Material:
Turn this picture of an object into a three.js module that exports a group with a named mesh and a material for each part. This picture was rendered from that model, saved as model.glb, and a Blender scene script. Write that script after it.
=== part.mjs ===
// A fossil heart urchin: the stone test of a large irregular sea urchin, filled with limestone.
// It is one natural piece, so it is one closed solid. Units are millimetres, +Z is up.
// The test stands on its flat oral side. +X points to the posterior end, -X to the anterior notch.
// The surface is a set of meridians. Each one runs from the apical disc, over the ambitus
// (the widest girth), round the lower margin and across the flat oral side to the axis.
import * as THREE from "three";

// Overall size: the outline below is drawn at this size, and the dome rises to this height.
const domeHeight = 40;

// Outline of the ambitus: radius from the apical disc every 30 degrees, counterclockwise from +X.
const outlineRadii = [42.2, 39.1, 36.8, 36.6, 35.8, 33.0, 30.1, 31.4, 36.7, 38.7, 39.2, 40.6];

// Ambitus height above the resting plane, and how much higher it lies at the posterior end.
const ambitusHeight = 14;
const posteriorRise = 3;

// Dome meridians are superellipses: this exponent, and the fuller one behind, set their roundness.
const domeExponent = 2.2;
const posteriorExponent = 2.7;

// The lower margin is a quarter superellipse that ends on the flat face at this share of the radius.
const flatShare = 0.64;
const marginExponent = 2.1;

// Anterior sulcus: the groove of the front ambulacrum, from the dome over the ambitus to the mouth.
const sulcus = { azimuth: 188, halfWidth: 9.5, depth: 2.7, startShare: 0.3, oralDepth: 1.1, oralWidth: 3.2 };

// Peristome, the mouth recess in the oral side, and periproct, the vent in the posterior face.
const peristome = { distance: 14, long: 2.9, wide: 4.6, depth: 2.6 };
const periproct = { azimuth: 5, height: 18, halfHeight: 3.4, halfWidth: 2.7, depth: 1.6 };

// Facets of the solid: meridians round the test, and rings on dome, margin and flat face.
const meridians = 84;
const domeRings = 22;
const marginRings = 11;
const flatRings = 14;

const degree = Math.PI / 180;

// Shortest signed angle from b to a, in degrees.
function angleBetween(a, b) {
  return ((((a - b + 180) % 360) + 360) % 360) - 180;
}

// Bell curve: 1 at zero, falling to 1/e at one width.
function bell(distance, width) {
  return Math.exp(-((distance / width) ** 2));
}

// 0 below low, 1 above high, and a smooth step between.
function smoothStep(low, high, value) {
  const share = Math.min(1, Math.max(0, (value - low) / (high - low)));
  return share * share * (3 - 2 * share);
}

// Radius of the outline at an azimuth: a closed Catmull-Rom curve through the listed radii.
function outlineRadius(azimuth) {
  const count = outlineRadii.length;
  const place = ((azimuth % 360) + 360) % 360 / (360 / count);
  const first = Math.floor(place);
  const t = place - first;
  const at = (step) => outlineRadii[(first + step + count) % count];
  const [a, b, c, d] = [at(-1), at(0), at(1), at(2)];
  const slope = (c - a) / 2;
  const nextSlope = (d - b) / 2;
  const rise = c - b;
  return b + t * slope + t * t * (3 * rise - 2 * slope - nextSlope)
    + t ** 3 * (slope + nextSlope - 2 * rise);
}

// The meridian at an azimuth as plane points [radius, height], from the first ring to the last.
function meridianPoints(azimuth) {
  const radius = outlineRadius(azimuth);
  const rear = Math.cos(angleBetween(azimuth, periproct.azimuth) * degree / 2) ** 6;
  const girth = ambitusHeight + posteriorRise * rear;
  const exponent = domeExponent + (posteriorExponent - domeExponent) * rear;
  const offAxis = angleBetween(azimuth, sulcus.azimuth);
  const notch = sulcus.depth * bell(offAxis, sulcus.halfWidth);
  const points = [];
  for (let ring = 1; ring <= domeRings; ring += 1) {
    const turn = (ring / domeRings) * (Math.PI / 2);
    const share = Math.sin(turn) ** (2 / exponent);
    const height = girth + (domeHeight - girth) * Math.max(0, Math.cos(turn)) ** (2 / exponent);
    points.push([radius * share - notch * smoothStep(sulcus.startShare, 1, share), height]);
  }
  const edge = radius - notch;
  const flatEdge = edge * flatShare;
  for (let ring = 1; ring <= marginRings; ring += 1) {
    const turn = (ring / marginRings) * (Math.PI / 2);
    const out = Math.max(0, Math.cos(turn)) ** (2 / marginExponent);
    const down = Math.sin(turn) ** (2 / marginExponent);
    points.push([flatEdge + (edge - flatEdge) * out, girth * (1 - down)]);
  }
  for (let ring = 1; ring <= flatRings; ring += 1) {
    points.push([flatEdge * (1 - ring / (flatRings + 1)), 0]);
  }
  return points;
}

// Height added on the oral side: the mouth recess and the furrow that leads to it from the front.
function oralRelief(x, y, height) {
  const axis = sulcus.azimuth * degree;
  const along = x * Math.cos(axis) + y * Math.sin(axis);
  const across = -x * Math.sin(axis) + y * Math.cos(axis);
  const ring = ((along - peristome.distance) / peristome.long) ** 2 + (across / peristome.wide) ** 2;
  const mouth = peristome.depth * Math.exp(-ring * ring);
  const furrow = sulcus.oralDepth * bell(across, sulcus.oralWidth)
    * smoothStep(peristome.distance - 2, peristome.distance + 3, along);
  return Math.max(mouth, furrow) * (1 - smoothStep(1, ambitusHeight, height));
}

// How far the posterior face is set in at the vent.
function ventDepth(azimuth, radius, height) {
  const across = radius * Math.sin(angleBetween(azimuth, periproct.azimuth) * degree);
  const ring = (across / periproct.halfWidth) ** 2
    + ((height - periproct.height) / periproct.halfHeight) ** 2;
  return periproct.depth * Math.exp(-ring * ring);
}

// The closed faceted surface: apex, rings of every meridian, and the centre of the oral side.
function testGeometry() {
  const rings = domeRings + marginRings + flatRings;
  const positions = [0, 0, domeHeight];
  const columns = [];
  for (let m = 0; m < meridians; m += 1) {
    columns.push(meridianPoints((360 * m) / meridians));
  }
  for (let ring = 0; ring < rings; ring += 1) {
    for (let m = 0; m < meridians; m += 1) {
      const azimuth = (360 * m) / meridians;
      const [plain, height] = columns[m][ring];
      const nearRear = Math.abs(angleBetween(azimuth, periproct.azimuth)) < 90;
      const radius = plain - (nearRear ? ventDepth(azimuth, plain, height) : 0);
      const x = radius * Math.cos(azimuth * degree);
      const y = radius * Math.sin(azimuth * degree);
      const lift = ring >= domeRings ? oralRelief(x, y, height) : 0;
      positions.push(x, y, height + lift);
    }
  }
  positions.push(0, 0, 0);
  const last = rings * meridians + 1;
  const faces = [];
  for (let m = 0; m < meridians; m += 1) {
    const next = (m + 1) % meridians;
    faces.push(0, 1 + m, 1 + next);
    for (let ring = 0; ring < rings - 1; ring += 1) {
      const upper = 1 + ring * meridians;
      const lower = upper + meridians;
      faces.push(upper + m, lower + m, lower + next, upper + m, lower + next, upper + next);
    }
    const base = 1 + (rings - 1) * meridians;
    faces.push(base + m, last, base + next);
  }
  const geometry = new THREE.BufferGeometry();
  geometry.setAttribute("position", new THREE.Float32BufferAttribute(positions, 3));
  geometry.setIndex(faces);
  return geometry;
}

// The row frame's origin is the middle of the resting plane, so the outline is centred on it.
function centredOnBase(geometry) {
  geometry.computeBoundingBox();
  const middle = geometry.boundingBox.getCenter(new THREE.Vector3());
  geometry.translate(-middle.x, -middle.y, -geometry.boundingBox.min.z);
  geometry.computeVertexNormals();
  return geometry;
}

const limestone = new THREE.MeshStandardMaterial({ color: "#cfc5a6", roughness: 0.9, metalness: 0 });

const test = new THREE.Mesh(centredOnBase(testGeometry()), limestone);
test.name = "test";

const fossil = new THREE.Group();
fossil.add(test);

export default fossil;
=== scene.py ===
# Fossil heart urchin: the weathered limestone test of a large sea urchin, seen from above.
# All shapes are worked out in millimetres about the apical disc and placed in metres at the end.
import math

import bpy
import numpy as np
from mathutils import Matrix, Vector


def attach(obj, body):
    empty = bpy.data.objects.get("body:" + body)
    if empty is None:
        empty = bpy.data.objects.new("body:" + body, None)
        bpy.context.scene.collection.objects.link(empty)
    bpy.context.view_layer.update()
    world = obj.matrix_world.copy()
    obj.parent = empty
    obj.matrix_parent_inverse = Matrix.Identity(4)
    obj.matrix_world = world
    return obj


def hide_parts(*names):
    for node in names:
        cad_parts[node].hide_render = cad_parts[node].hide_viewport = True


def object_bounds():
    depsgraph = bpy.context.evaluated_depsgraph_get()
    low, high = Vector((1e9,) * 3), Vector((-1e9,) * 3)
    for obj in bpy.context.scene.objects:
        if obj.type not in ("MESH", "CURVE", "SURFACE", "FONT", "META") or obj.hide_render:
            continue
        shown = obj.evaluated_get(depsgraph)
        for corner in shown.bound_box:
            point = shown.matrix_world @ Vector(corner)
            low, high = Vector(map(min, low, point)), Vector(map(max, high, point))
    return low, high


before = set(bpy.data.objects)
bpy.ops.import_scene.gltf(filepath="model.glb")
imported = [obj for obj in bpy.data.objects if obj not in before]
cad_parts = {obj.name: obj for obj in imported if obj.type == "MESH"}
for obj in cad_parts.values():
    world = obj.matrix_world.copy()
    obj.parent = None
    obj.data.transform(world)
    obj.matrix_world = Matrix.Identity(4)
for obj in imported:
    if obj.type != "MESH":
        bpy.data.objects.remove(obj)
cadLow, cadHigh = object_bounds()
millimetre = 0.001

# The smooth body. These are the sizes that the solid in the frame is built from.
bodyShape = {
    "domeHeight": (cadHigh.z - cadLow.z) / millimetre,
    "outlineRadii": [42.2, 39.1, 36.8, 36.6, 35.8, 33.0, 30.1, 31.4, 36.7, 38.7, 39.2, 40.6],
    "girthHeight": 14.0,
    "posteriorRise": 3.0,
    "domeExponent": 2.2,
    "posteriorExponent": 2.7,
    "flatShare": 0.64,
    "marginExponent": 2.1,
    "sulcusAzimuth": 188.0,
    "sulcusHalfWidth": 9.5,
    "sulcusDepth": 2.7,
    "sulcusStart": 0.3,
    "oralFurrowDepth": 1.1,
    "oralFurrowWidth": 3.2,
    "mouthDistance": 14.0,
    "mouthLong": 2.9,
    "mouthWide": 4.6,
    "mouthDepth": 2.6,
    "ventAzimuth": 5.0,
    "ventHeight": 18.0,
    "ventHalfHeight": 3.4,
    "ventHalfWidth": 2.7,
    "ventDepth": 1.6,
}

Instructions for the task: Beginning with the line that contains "const limestone = new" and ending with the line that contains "for node in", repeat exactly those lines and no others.

Response to this exercise:
const limestone = new THREE.MeshStandardMaterial({ color: "#cfc5a6", roughness: 0.9, metalness: 0 });

const test = new THREE.Mesh(centredOnBase(testGeometry()), limestone);
test.name = "test";

const fossil = new THREE.Group();
fossil.add(test);

export default fossil;
=== scene.py ===
# Fossil heart urchin: the weathered limestone test of a large sea urchin, seen from above.
# All shapes are worked out in millimetres about the apical disc and placed in metres at the end.
import math

import bpy
import numpy as np
from mathutils import Matrix, Vector


def attach(obj, body):
    empty = bpy.data.objects.get("body:" + body)
    if empty is None:
        empty = bpy.data.objects.new("body:" + body, None)
        bpy.context.scene.collection.objects.link(empty)
    bpy.context.view_layer.update()
    world = obj.matrix_world.copy()
    obj.parent = empty
    obj.matrix_parent_inverse = Matrix.Identity(4)
    obj.matrix_world = world
    return obj


def hide_parts(*names):
    for node in names:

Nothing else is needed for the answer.